The second element that makes this a different issue in the Public Service is that the government is the employer. Therefore, it should not have the right under any proper concept of collective bargaining as one party to the negotiations to determine how those negotiations will proceed.
June 7, 1993

A minister of the Crown is in the position that I am sure the president of General Motors or any other major corporate head would love to be in of being able to decide to bypass the union completely and go directly to the members. But that is not the way collective bargaining works. It is undermining the role of unions in the collective bargaining process and that fits with the ideology of the government.
What it does not do is serve the public interest well in the long run.

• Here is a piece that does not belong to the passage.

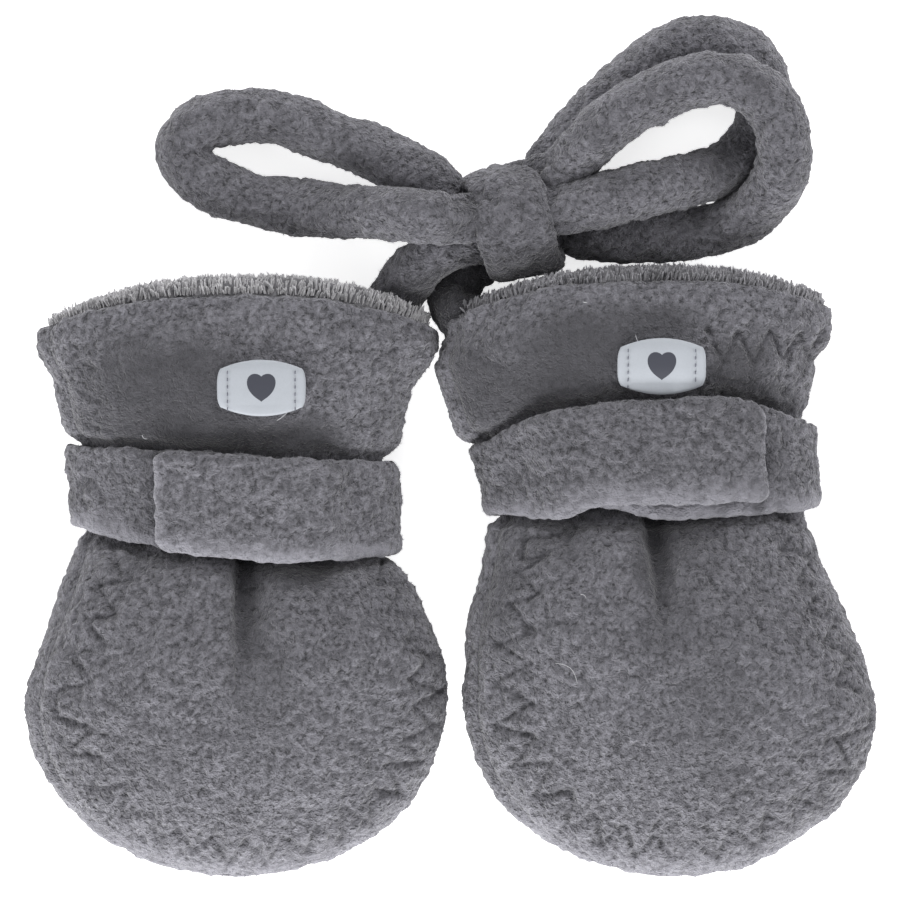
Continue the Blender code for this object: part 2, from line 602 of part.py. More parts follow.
def main():
    clear_scene()
    for mitten in MITTENS:
        make_pouch(mitten)
        make_lining(mitten)
        make_strap(mitten)
        make_tab(mitten)
        make_label(mitten)
    make_knot()
    make_cord_tube("cord_left_tail", LEFT_TAIL)
    make_cord_tube("cord_left_loop", LEFT_LOOP)
    make_cord_tube("cord_front_loop", FRONT_LOOP)
    make_cord_tube("cord_rear_loop", REAR_LOOP)
    make_cord_tube("cord_right_tail", RIGHT_TAIL)


main()
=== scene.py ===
"""Pair of fleece baby mittens joined by a soft cord tied in a bow: their finished look.

The file is laid out as a Blender add-on and is run as a script.  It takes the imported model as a
fixed frame and builds round it the napped cloth, the pile lining, the straps, the labels and the
one long cord.  Tables and cloth functions are in millimetres; finished meshes are in metres, +Z up,
with X across the pair, +Y from the fingertips to the cuffs and Z = 0 where the mittens lie.
"""

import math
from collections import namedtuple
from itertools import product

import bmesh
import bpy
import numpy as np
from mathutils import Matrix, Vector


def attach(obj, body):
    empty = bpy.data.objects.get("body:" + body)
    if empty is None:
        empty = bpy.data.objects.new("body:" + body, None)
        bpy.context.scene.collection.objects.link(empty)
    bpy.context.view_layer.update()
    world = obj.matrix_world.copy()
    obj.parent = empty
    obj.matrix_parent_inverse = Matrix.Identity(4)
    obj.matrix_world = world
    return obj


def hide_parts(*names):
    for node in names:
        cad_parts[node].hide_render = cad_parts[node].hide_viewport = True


bl_info = {
    "name": "Baby Mittens",
    "version": (1, 0, 0),
    "blender": (4, 5, 0),
    "location": "View3D > Sidebar > Mittens",
    "description": "Builds the napped cloth, lining, straps, labels and cord of two baby mittens",
    "category": "Add Mesh",
}

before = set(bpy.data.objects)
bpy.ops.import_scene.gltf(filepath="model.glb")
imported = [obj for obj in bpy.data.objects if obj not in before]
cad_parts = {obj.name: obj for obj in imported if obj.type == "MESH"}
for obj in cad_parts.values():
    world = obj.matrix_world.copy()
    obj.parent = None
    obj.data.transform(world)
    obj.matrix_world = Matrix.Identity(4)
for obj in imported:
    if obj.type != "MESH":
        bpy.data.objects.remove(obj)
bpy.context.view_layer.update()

MM = 0.001

# Cloth thicknesses and gaps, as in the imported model
FLEECE = 2.2
LINING = 2.5
STRAP = 3.0
LABEL = 1.0
LABEL_SEAT = 0.4
GAP = 0.3
LOWEST = 0.03                 # nothing reaches nearer than this to the surface they lie on

# The pouches' form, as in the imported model
FINGER_LENGTH = 35.3
DOME_POWER = 2.3
BASE_POWER = 3.4
BASE_PRESS = 1.18
BOW_POWER = 2.6
LEFT_SEAM = 21.0
RIGHT_SEAM = 202.0
PLAN_START, PLAN_STEPS = 100.0, 14      # where the search for a place on the plan starts

Section = namedtuple("Section", "along left_x left_y right_x right_y bow top side floor")

LEFT_SECTIONS = (
    Section(35.3, -85.0, -25.4, -0.8, -25.4, 0.0, 25.0, 9.5, 0.0),      # widest line of the hand
    Section(41.7, -83.7, -19.0, -1.3, -19.0, -0.4, 25.2, 9.5, 0.0),
    Section(49.0, -80.9, -11.4, -3.4, -12.2, -1.0, 24.4, 9.5, 0.0),
    Section(57.0, -77.8, -3.4, -7.0, -4.2, -2.0, 22.6, 9.5, 0.0),
    Section(63.0, -75.3, 4.2, -9.8, 0.6, -2.8, 20.6, 9.5, 0.6),
    Section(65.0, -74.7, 6.4, -11.0, 2.0, -3.1, 19.0, 9.5, 1.6),        # hand swells to the strap
    Section(67.0, -73.0, 8.8, -13.4, 3.8, -3.4, 15.6, 9.5, 3.3),        # wrist, strap's lower edge
    Section(85.0, -73.8, 25.8, -13.6, 22.6, 0.0, 16.2, 9.5, 3.3),       # wrist, strap's upper edge
    Section(87.4, -76.6, 27.8, -11.0, 25.4, 0.5, 19.4, 9.5, 1.4),
    Section(94.2, -78.5, 33.8, -8.8, 33.0, 2.0, 21.4, 9.0, 0.0),
    Section(98.2, -79.3, 37.8, -7.6, 37.0, 3.0, 21.6, 9.0, 0.0),
    Section(102.8, -81.8, 41.8, -4.3, 42.2, 4.0, 21.2, 9.0, 0.0),       # cuff flares
    Section(106.4, -83.0, 45.6, -2.7, 45.6, 5.2, 20.6, 9.0, 0.0),
    Section(110.0, -82.6, 48.8, -2.7, 49.0, 6.3, 20.0, 9.0, 0.0),       # rim of the fleece
    Section(113.2, -82.0, 50.4, -3.0, 52.4, 7.4, 19.6, 9.0, 0.0),       # rim of the lining
)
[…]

Nor does it serve the employees who belong to a democratic organization and who are responsible themselves for determining whether their union is or is not representing them well. That is not up to the employer, the other side of the table, to determine.
We did hear some excellent representations before the legislative committee. I regret first that the government felt obliged to introduce an unpopular, unwelcome, undiscussed measure into this bill at the last moment and then refused to remove those provisions.
Second, I regret very much that despite the excellent representations before the committee, it has chosen not to apply the same working conditions to its own employees as it forces private sector employers to provide.
Third, I regret that it has saddled the future government with a system that is unworkable and simply will not be helpful to the collective bargaining process.